Search the records for the word "replaced" and pick out every line that has it.

__Material shown__
============================================================

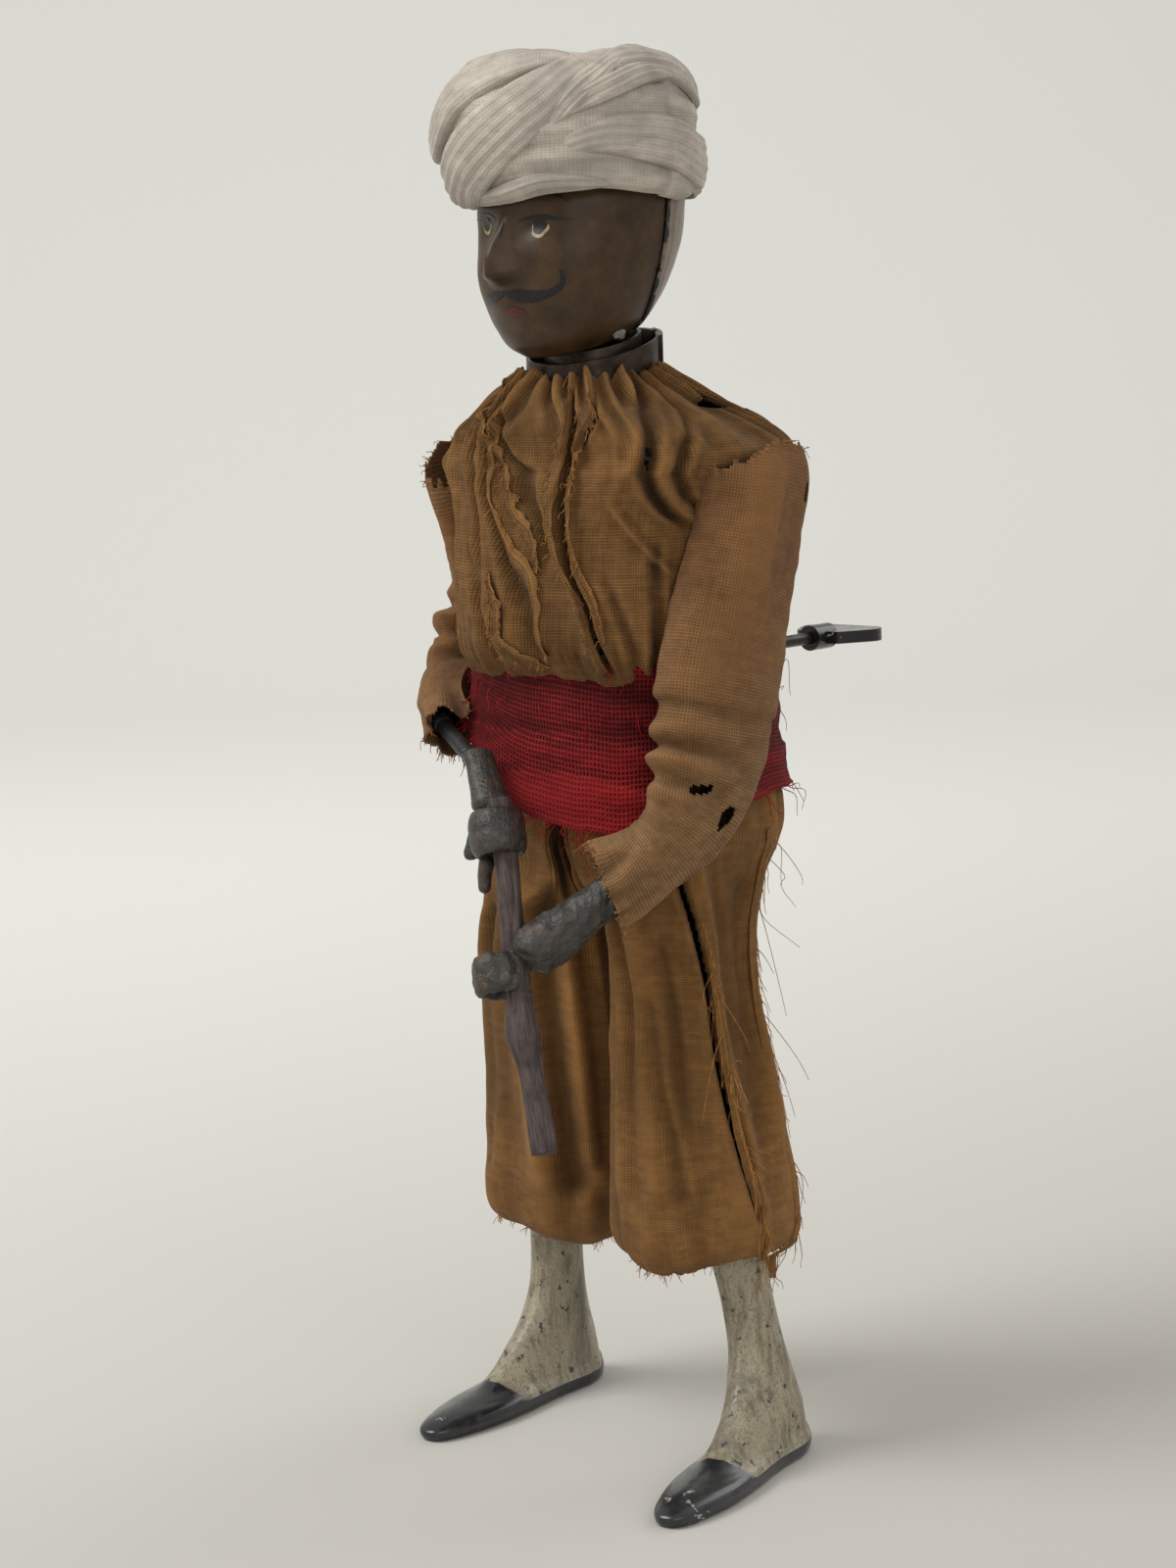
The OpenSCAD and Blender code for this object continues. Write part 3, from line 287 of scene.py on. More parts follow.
def seat(obj, body, material, replaced=()):
    """Gives a piece its material and, if one is named, its body, and hides the nodes it stands for."""
    obj.data.materials.clear()
    obj.data.materials.append(material)
    if body:
        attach(obj, body)
    if replaced:
        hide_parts(*replaced)
    return obj


# Finishes

class Graph:
    """A material's nodes, written as nested calls: each method adds a node and returns its output socket."""

    def __init__(self, name):
        self.material = bpy.data.materials.new(name)
        self.material.use_nodes = True
        self.tree = self.material.node_tree
        self.tree.nodes.clear()
        self.shader = self.tree.nodes.new("ShaderNodeBsdfPrincipled")
        out = self.tree.nodes.new("ShaderNodeOutputMaterial")
        self.tree.links.new(self.shader.outputs[0], out.inputs["Surface"])
        self.coords = self.tree.nodes.new("ShaderNodeTexCoord")

    def add(self, kind, out, settings=None, **inputs):
        """Adds a node, sets its properties and its inputs by name, and returns the output named."""
        node = self.tree.nodes.new(kind)
        for key, value in (settings or {}).items():
            setattr(node, key, value)
        for key, value in inputs.items():
            socket = node.inputs[int(key[1:])] if key[0] == "i" and key[1:].isdigit() else node.inputs[key]
            self.put(socket, value)
        return node.outputs[out]

    def put(self, socket, value):
        """Links a socket to an output, or sets its constant."""
        if isinstance(value, bpy.types.NodeSocket):
            self.tree.links.new(value, socket)
        elif hasattr(socket.default_value, "__len__") and not hasattr(value, "__len__"):
            socket.default_value = [value] * len(socket.default_value)
        elif hasattr(value, "__len__") and len(value) == 3 and len(socket.default_value) == 4:
            socket.default_value = (*value, 1)
        else:
            socket.default_value = value

    def axis(self, source, number):
        """One coordinate of the object's or the UV space."""
        node = self.tree.nodes.new("ShaderNodeSeparateXYZ")
        self.put(node.inputs[0], self.coords.outputs[source])
        return node.outputs[number]

    def noise(self, scale, detail, rough, stretch=(1, 1, 1), source="Object", distortion=0.0):
        """Noise with features of one over scale, in metres, in coordinates that are stretched along their axes."""
        where = self.add("ShaderNodeMapping", 0, Vector=self.coords.outputs[source], Scale=stretch)
        return self.add("ShaderNodeTexNoise", 0, Vector=where, Scale=scale, Detail=detail, Roughness=rough,
                        Distortion=distortion)

    def ramp(self, value, *stops):
        """A value turned into colours at stops of position and colour."""
        node = self.tree.nodes.new("ShaderNodeValToRGB")
        self.tree.links.new(value, node.inputs[0])
        band = node.color_ramp
        while len(band.elements) < len(stops):
            band.elements.new(0.5)
        for element, (position, colour) in zip(band.elements, stops):
            element.position = position
            element.color = (*colour, 1) if hasattr(colour, "__len__") else (colour, colour, colour, 1)
        return node.outputs[0]

    def clouded(self, value, colour, *stops):
        """A colour made lighter and darker along a value, by stops of position and factor."""
        return self.ramp(value, *[(position, tint(colour, factor)) for position, factor in stops])

    def maths(self, how, a, b=0.0):
        """A sum on one or two values."""
        return self.add("ShaderNodeMath", 0, {"operation": how}, i0=a, i1=b)

    def total(self, a, b, share=1.0):
        """One value plus a share of another."""
        return self.maths("ADD", a, b if share == 1.0 else self.maths("MULTIPLY", b, share))

    def mix(self, factor, a, b):
        """Two colours mixed."""
        return self.add("ShaderNodeMix", 2, {"data_type": "RGBA"}, i0=factor, i6=a, i7=b)

    def layer(self, base, value, low, high, amount, colour):
        """A colour laid over the base: not where value is under low, and by amount where it is over high. With
        amounts given as a pair, the first holds under low."""
        first, last = amount if hasattr(amount, "__len__") else (0.0, amount)
        return self.mix(self.ramp(value, (low, first), (high, last)), base, colour)

    def field(self, name):
        """A mesh's own value at each point."""
        return self.add("ShaderNodeAttribute", "Fac", {"attribute_name": name})

    def finish(self, colour, rough, bump=None, strength=0.3, distance=0.1, **sockets):
        """Sets colour, roughness, a bump whose full depth is distance in mm, and constants on the shader."""
        self.put(self.shader.inputs["Base Color"], colour)
        self.put(self.shader.inputs["Roughness"], rough)
        if bump is not None:
            self.put(self.shader.inputs["Normal"], self.add("ShaderNodeBump", 0, Height=bump, Strength=strength,
                                                            Distance=distance * MM))
        for key, value in sockets.items():
            self.put(self.shader.inputs[key.replace("_", " ")], value)
        return self.material


def tint(colour, factor):
    """A colour made lighter or darker."""
    return tuple(min(1.0, c * factor) for c in colour)


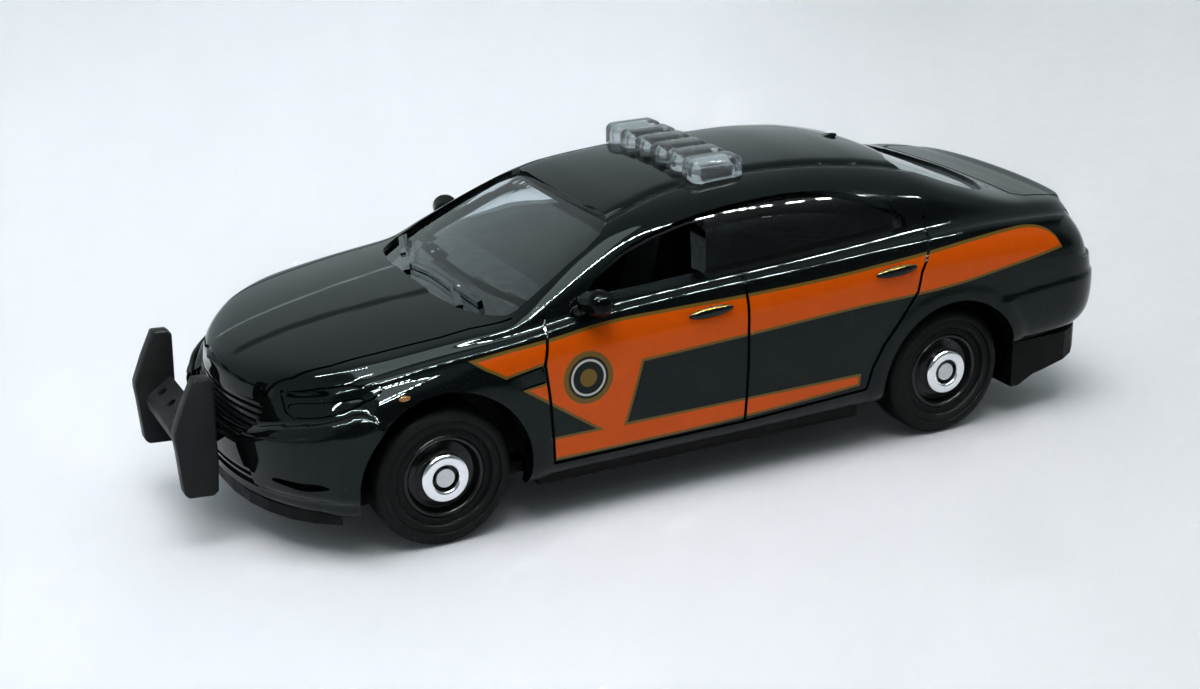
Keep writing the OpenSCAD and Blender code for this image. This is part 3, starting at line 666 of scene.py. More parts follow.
@kept
def livery_paint():
    """Black paint with the printed side bands, their thin outline and a plain roundel."""
    f = Finish("livery_paint", Specular_IOR_Level=0.17)
    gloss(f, rgb(colours().paint))
    black = f.shader.inputs["Base Color"].links[0].from_socket
    parts = f.node("ShaderNodeSeparateXYZ", f.place)
    x, y, z = (f.math("DIVIDE", parts.outputs[i], MM) for i in range(3))
    top = f.minus(side_line(f, x, BAND_TOP), z)
    flare = f.minus(f.distance(x, z, (axle_x, FRONT_ARCH_Z)), FLARE_EDGE)
    tip = half_plane(f, x, z, *TIP_EDGE)
    outside = f.least(top, flare, tip)
    band = f.least(outside, f.minus(z, side_line(f, x, BAND_LOW)))
    above = f.minus(z, side_line(f, x, STRIP_LOW))
    front = f.least(outside, above, half_plane(f, x, z, *INSET_FRONT[::-1]))
    lower = f.least(above, flare, f.minus(INSET_LOW, z), f.minus(x, STRIP_REAR))
    cutout = f.least(f.minus(x, CUTOUT_REAR), half_plane(f, x, z, *CUTOUT_LOW),
                     half_plane(f, x, z, *CUTOUT_TOP))
    depth = f.math("ABSOLUTE", y)
    printed = f.least(f.most(band, front, lower), f.math("MULTIPLY", cutout, -1.0),
                      f.minus(PRINT_FRONT, x), f.minus(depth, PRINT_DEPTH))
    edge, width = PRINT_BLUR, OUTLINE_WIDTH
    orange = f.mix(f.noise(1500, 2), rgb(colours().band_shade), rgb(colours().band))
    colour = f.mix(f.ramp(printed, -edge, edge), black, rgb(colours().outline))
    colour = f.mix(f.ramp(printed, width - edge, width + edge), colour, orange)
    radius = f.distance(x, z, ROUNDEL)
    for share, tone in ROUNDEL_RINGS:
        limit = ROUNDEL_RADIUS * share
        inside = f.least(f.ramp(radius, limit + edge, limit - edge),
                         f.ramp(depth, PRINT_DEPTH - 0.1, PRINT_DEPTH))
        colour = f.mix(inside, colour, rgb(getattr(colours(), tone)))
    f.set("Base Color", colour)
    return f


# in metres: how far out the side glass begins, and where the rear window is less clear
SIDE_GLASS, SIDE_TONE = (0.0094, 0.0104), (0.33, 0.38, 0.4)
REAR_GLASS, REAR_CLARITY = (-0.0195, -0.0165), 0.78


@kept
def clear_plastic():
    """Clear plastic with a faint haze, darker in the side glass and duller in the rear window."""
    f = Finish("clear_plastic", Transmission_Weight=1.0, IOR=1.45, Roughness=0.02)
    tone = f.mix(f.noise(600, 3), rgb(colours().glass_shade), rgb(colours().glass))
    parts = f.node("ShaderNodeSeparateXYZ", f.place)
    across = f.math("ABSOLUTE", parts.outputs[1])
    f.set("Transmission Weight", f.ramp(parts.outputs[0], *REAR_GLASS, REAR_CLARITY, 1.0))
    f.set("Base Color", f.mix(f.ramp(across, *SIDE_GLASS), tone, rgb(SIDE_TONE)))
    return f


@kept
def lamp_plastic():
    """Clear plastic with a rough, hazy gloss."""
    f = Finish("lamp_plastic", Transmission_Weight=0.93, IOR=1.32, Roughness=0.13)
    f.set("Base Color", f.mix(f.noise(900, 3), rgb(colours().glass_shade), rgb(colours().lamp)))
    return f


@kept
def matt_plastic():
    f = Finish("matt_plastic", Specular_IOR_Level=0.15)
    cloud = f.wear(rgb(colours().trim), 0.2, 700, (0.42, 0.6))
    f.bump(f.math("ADD", f.noise(9000, 2), f.math("MULTIPLY", cloud, 0.4)), 0.00002, 0.5)
    return f


# plain finishes: sockets, colour or its setting, wear (shift, scale, roughness), grain's noise, its bump
PLAIN = {
    "base_plastic": ({"Specular_IOR_Level": 0.08}, "base", (0.25, 500, (0.35, 0.55)), (6000, 2),
                     (0.00002, 0.4)),
    "cabin_plastic": ({"Specular_IOR_Level": 0.3}, "cabin", (0.2, 800, (0.5, 0.7)), (5000, 3),
                      (0.00004, 0.5)),
    "tyre_plastic": ({"Specular_IOR_Level": 0.09}, "tyre", (0.2, 900, (0.45, 0.62)), (7000, 2),
                     (0.00002, 0.4)),
    "rim_plastic": ({"Specular_IOR_Level": 0.25}, "paint", (0.3, 900, (0.12, 0.22)), None, None),
    "chrome": ({"Metallic": 1.0}, (0.86, 0.87, 0.89), (0.06, 2500, (0.06, 0.16)), (3500, 2),
               (0.00001, 0.4)),
    "steel": ({"Metallic": 1.0}, (0.5, 0.51, 0.52), (0.15, 4000, (0.3, 0.5)), (6000, 3, (1, 0.1, 1)),
              (0.00001, 0.5)),
    # gold print, also used as a painted highlight on the tops of the door handles
    "gold_print": ({"Metallic": 0.7}, "outline", (0.2, 3000, (0.25, 0.4)), None, None),
    "amber_lens": ({"Coat_Weight": 0.6, "Coat_Roughness": 0.05}, (0.32, 0.13, 0.015),
                   (0.3, 2500, (0.1, 0.2)), None, None),
    "dark_chrome": ({"Specular_IOR_Level": 0.3}, (0.008, 0.0085, 0.009), (0.3, 2000, (0.12, 0.25)),
                    None, None),
}


def plain(name):
    """One of the plain finishes, built the first time it is asked for."""
    found = bpy.data.materials.get(name + "_finish")
    if found:
        return found
    sockets, colour, wear, grain, bump = PLAIN[name]
    f = Finish(name, **sockets)
    f.wear(getattr(colours(), colour) if isinstance(colour, str) else colour, *wear)
    if grain:
        f.bump(f.noise(*grain), *bump)
    return f.material


@kept
def floor_card():
    """Pale card with painted shade: its colour darkens slowly towards the car's tail."""
    f = Finish("floor_card", Specular_IOR_Level=0.3)
    along = f.node("ShaderNodeVectorMath", f.place, (-0.9, 0.44, 0), operation="DOT_PRODUCT").outputs[1]
    # painted shade: the card's colour is darkened towards one side, plus a faint random mottle
    shade_and_mottle = f.math("ADD", f.ramp(along, -0.01, 0.06), f.math("MULTIPLY", f.noise(12, 2), 0.06))
    f.set("Base Color", f.mix(shade_and_mottle, rgb(colours().floor), rgb(colours().floor_shade)))
    f.set("Roughness", f.ramp(f.noise(300), 0.3, 0.7, 0.5, 0.65))
    f.bump(f.noise(900, 3), 0.00005, 0.15)
    return f


# rows of lamps, in metres: half length and middle of each, spacing and lit share of the lamps
LAMP_ROWS = [(0.38, (-0.05, 0.22, 0.55)), (0.22, (0.32, 0.02, 0.55)), (0.2, (0.2, 0.3, 0.55))]
LAMP_SPACING, LAMP_SHARE, LAMP_STRENGTH, ROW_HALF_WIDTH, ROW_TURN = 0.022, 0.55, 900.0, 0.005, 160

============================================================

__Exercise solution__
def seat(obj, body, material, replaced=()):
    if replaced:
        hide_parts(*replaced)